We went on to analyse Jonathan’s existing pensions and recommended that he consolidate them by transferring them to a personal pension held on a suitable investment platform. We recommended this for the following reasons:
- To reinvest in a portfolio of funds which is much more diversified (reducing risk) and more suitable for his attitude to risk
- To reinvest in a portfolio of funds which offers potential for better returns
- To secure the final bonus which applied to his existing investment in with-profit pension funds (which was not guaranteed and could be removed)
- To provide a wider range of benefit options when he retires
- To give his beneficiaries a wider range of options when he dies
- To reduce the amount of paperwork received each year and make it more straightforward to apply a consistent retirement and investment strategy
Based on Jonathan’s situation, goals, investment knowledge and experience, and his attitude to risk, we recommended an income drawdown strategy so that he and Rosemary could achieve their goals. In doing so, it allowed them to:
- Take Jonathan’s pension tax-free cash lump sum to top up their emergency fund and planned expenditure fund, improving their financial security, and investing part of the excess to provide a supplementary tax-free income in retirement.
- Access Jonathan’s pension now in a way that best mitigated a supplementary LTA tax charge, to improve the overall sustainability of their assets and allow them to either spend more in retirement or pass more assets on to their family.
- Defer taking an income from Jonathan’s drawdown pension until he had stopped working, to mitigate income tax and, again, improve the sustainability of the overall fund.
- Take a higher income in the earlier years of retirement, while the couple are likely to be spending more time travelling, and reducing this later in retirement possibly when, or after, their state pensions come into payment.
- Generate a tax-efficient income in retirement by taking drawdown pension withdrawals up to their annual tax-free personal allowances, with the remaining income being withdrawn from the couple’s investment portfolio. By taking income in this way, rather than just from his pension, Jonathan would save income tax of £6,302 a year (based on 2019/20 tax rules). This will also help the sustainability of the couple’s overall assets, giving them more options in future.

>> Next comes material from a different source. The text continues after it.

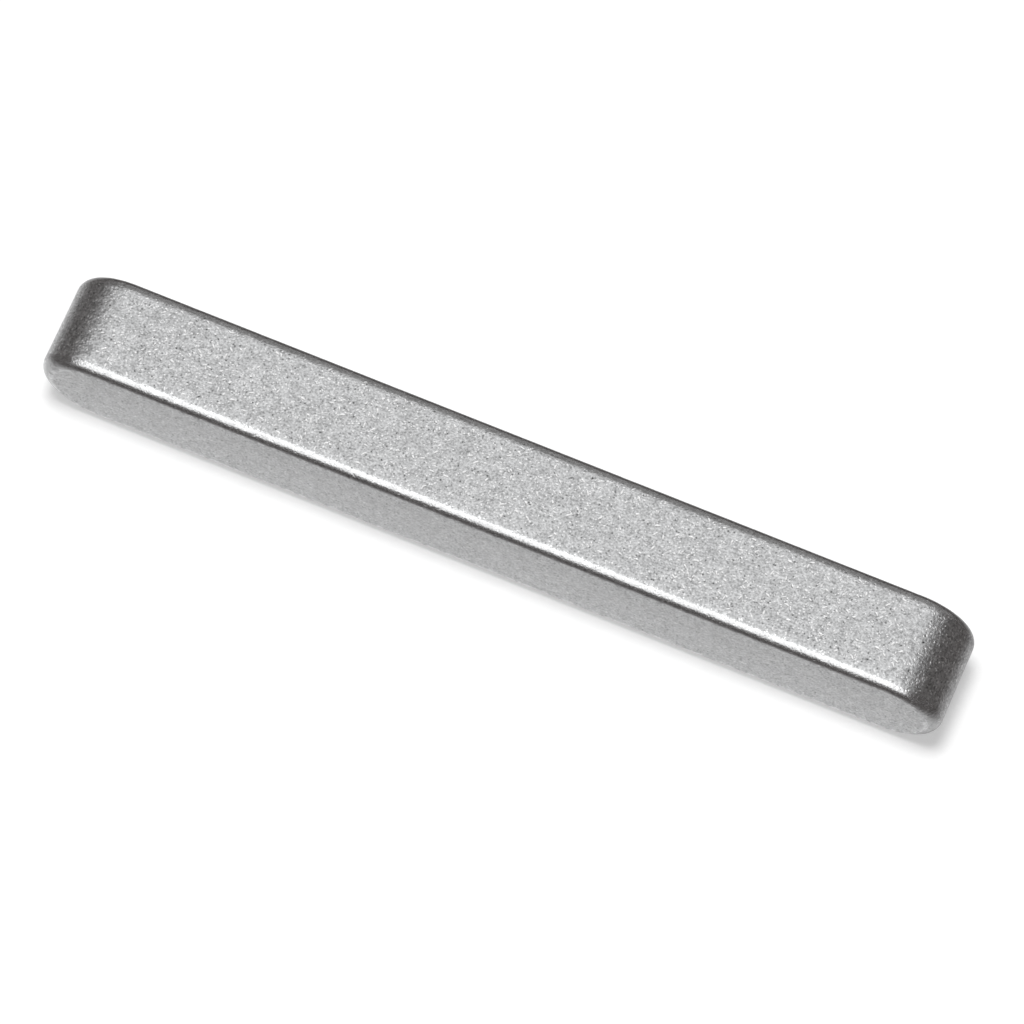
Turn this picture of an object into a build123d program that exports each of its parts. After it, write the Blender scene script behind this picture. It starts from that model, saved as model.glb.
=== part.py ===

Jonathan’s pensions have now been transferred and consolidated on to a platform. He has topped up his cash savings, using some of tax-free cash, and reinvested the excess into a tax-efficient investment portfolio on the same platform.
We now provide Jonathan and Rosemary with our annual review service which includes monitoring their goals, reviewing investment performance, reviewing their income and expenditure, making use of their tax-free allowances, as well as general retirement planning.
Jonathan is now in the position of knowing that he can decide when he would like to stop working, safe in the knowledge that a tax-efficient retirement income strategy is ready to be implemented whenever he is ready.
Names and other details that could potentially identify our clients have been changed to protect their privacy.